Speed without shared context is often an illusion. No single leader can hold all the context required in a modern cross-functional environment. Empowered product teams aligned on outcomes and guardrails outperform centralized command centers and scale more effectively.

What does the Flotilla of kayaks metaphor illustrate?

It illustrates aligned autonomy. We are all headed to the same lighthouse, but each team navigates its own currents based on local information. That approach is fast, resilient, and deeply accountable.

What decision-making approach does the author advocate?

The author advocates consultative decision making, letting the person with the most relevant expertise decide while incorporating the right input. One person owns the call, and everyone commits to the decision once it is made.

What practical steps does the author recommend for decision rights and stakeholder management?

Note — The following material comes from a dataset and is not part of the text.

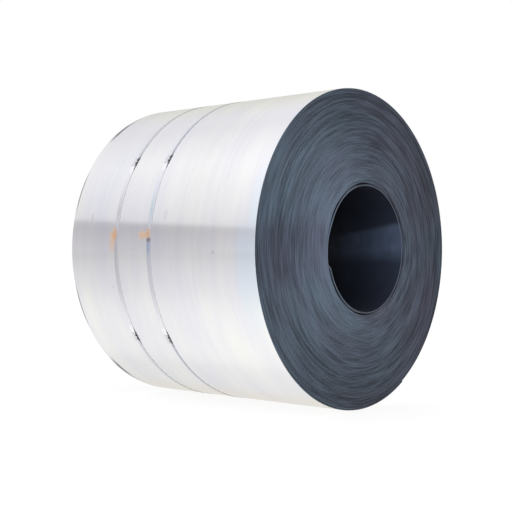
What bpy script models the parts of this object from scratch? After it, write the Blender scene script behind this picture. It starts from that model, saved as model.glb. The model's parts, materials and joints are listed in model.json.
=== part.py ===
"""A coil of hot rolled steel strip, lying on its side and held by two steel straps.

The axis of the coil runs along X and +Z is up. Stations are numbered round the axis, from +Y
towards +Z, and the flat facets between them are what the straps and seals lie on.
"""

import math

import bmesh
import bpy
from mathutils import Vector

# Facets round the coil, a multiple of four so that one of them faces straight down
SEGMENTS = 64

# The strip and its winding, in metres
STRIP_WIDTH = 1.540
STRIP_THICKNESS = 0.008
TURN_AIR = 0.0002
TIGHT_TURNS = 70
BORE_RADIUS = 0.381

# The ends show the turns in bands. The coil is telescoped: from the outermost band to the
# innermost, each stands further towards the near end, and uneven winding shifts it a little more
TURNS_PER_BAND = 5
TELESCOPE = 0.055
BAND_SHIFT = 0.003
SHIFT_RATIO = (math.sqrt(5.0) - 1.0) / 2.0

# The innermost turn stands off the rest, from the strip's head end almost once round
LOOSE_TURN_GAP = 0.012
HEAD_ANGLE = math.radians(192.0)
LIFT_ANGLE = math.radians(155.0)
MERGE_ANGLE = math.radians(177.0)

# The strip's tail end lies at the foot of the coil, on the side away from the seals
TAIL_ANGLE = math.radians(300.0)

# Straps: flat steel bands round the coil, each of two lengths joined by two seals
STRAP_WIDTH = 0.032
STRAP_THICKNESS = 0.0009
STRAP_FROM_NEAR_RIM = 0.830
STRAP_SPACING = 0.288
STRAP_END_PAST_SEAL = 0.005

# Seals: folded steel sleeves, notched along both edges to lock the lapped straps
SEAL_LENGTH = 0.066
SEAL_THICKNESS = 0.0009
SEAL_SEAM = 0.006
SEAL_UPPER_ANGLE = math.radians(146.25)
SEAL_LOWER_ANGLE = math.radians(213.75)
NOTCH_LENGTH = 0.008
NOTCH_DEPTH = 0.0045
NOTCH_SPACING = 0.026

# Clearance between pieces that lie on each other
SEAT_GAP = 0.0003

STEP = 2.0 * math.pi / SEGMENTS
PITCH = STRIP_THICKNESS + TURN_AIR
GAP_WALL_RADIUS = BORE_RADIUS + STRIP_THICKNESS + LOOSE_TURN_GAP
OUTER_RADIUS = GAP_WALL_RADIUS + TIGHT_TURNS * PITCH
BANDS = math.ceil(TIGHT_TURNS / TURNS_PER_BAND)


def station_angle(station):
    """Angle of a station, half a facet past a multiple of the facet angle."""
    return (station + 0.5) * STEP


def nearest_station(angle):
    return round(angle / STEP - 0.5)


def facet_at(angle):
    """Number of the station that starts the facet facing nearest to an angle."""
    return round(angle / STEP) - 1


HEAD = nearest_station(HEAD_ANGLE)
TAIL = nearest_station(TAIL_ANGLE)
LIFT_STEPS = (nearest_station(LIFT_ANGLE) - HEAD) % SEGMENTS
MERGE_STEPS = (nearest_station(MERGE_ANGLE) - HEAD) % SEGMENTS
SEAL_UPPER = facet_at(SEAL_UPPER_ANGLE)
SEAL_LOWER = facet_at(SEAL_LOWER_ANGLE)


def outer_radius(steps_past_tail):
    """Outside of the last turn, one strip thickness further out at its end than at its start."""
    return OUTER_RADIUS - STRIP_THICKNESS * (1.0 - steps_past_tail / SEGMENTS)


def inner_radius(steps_past_head):
    """Inside of the innermost turn: loose, then lifting to the next turn, then merging into it."""
    if steps_past_head <= LIFT_STEPS:
        return BORE_RADIUS
    if steps_past_head <= MERGE_STEPS:
        share = (steps_past_head - LIFT_STEPS) / (MERGE_STEPS - LIFT_STEPS)
        return BORE_RADIUS + LOOSE_TURN_GAP * share
    share = (steps_past_head - MERGE_STEPS) / (SEGMENTS - MERGE_STEPS)
    return BORE_RADIUS + LOOSE_TURN_GAP + STRIP_THICKNESS * share


def strap_seat(station):
    """Radius on which a taut strap lies: the last turn, or the straight run off its tail end."""
    steps = (station - TAIL) % SEGMENTS
    if steps == 0:
        return OUTER_RADIUS
    start = outer_radius(0)
    touch_angle = math.acos(start / OUTER_RADIUS)
    if steps * STEP < touch_angle:
        return max(outer_radius(steps), start / math.cos(touch_angle - steps * STEP))
    return outer_radius(steps)


AXIS_HEIGHT = SEAT_GAP + STRAP_THICKNESS + max(
    -strap_seat(station) * math.sin(station_angle(station)) for station in range(SEGMENTS)
)


def spoke(station, radius):
    """Place in the YZ plane at a station and a distance from the axis."""
    angle = station_angle(station)
    return Vector((0.0, radius * math.cos(angle), AXIS_HEIGHT + radius * math.sin(angle)))


def uneven_shift(band):
    """Shift of a band along the axis by uneven winding, spread out but the same each time."""
    return BAND_SHIFT * (2.0 * ((band + 1) * SHIFT_RATIO % 1.0) - 1.0)


def band_shift(band):
    """Shift of a band along the axis from the middle of the coil's whole length."""
    last = BANDS - 1
    telescoped = TELESCOPE * (0.5 - band / max(last, 1))
    centring = (uneven_shift(0) + uneven_shift(last)) / 2.0
    return telescoped + uneven_shift(band) - centring


class Winding:
    """A mesh whose corners are shared by all the faces that meet there."""

    def __init__(self):
        self.mesh = bmesh.new()
        self.corners = {}

    def corner(self, along, radius, station):
        key = (round(along, 7), round(radius, 7), station % SEGMENTS)
        if key not in self.corners:
            place = spoke(station, radius)
            self.corners[key] = self.mesh.verts.new((along, place.y, place.z))
        return self.corners[key]

    def face(self, *places):
        self.mesh.faces.new([self.corner(*place) for place in places])

    def wall(self, start, end, near, far, station):
        """A wall facing across the axis, from one radius at a station to one at the next."""
        self.face(
            (near, start, station),
            (near, end, station + 1),
            (far, end, station + 1),
            (far, start, station),
        )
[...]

Clarify decision rights up front and draft pre-reads with clear options and risks. Involve only the smallest set of stakeholders required and document the decision and expected signals. Product trios keep discovery tight with design and engineering, and regular decision reviews help reverse or double down quickly.

What warning is given about founder mode?

Founder mode can be intoxicating early and drift into day to day decision vetoes. That pattern is dangerous and suffocating at scale.

How should decision making relate to trust and autonomy?

Trust is earned over time; teams earn freedom by shipping reliably and sharing decision rationales. Leaders quietly endorse pockets of autonomy because they see the results.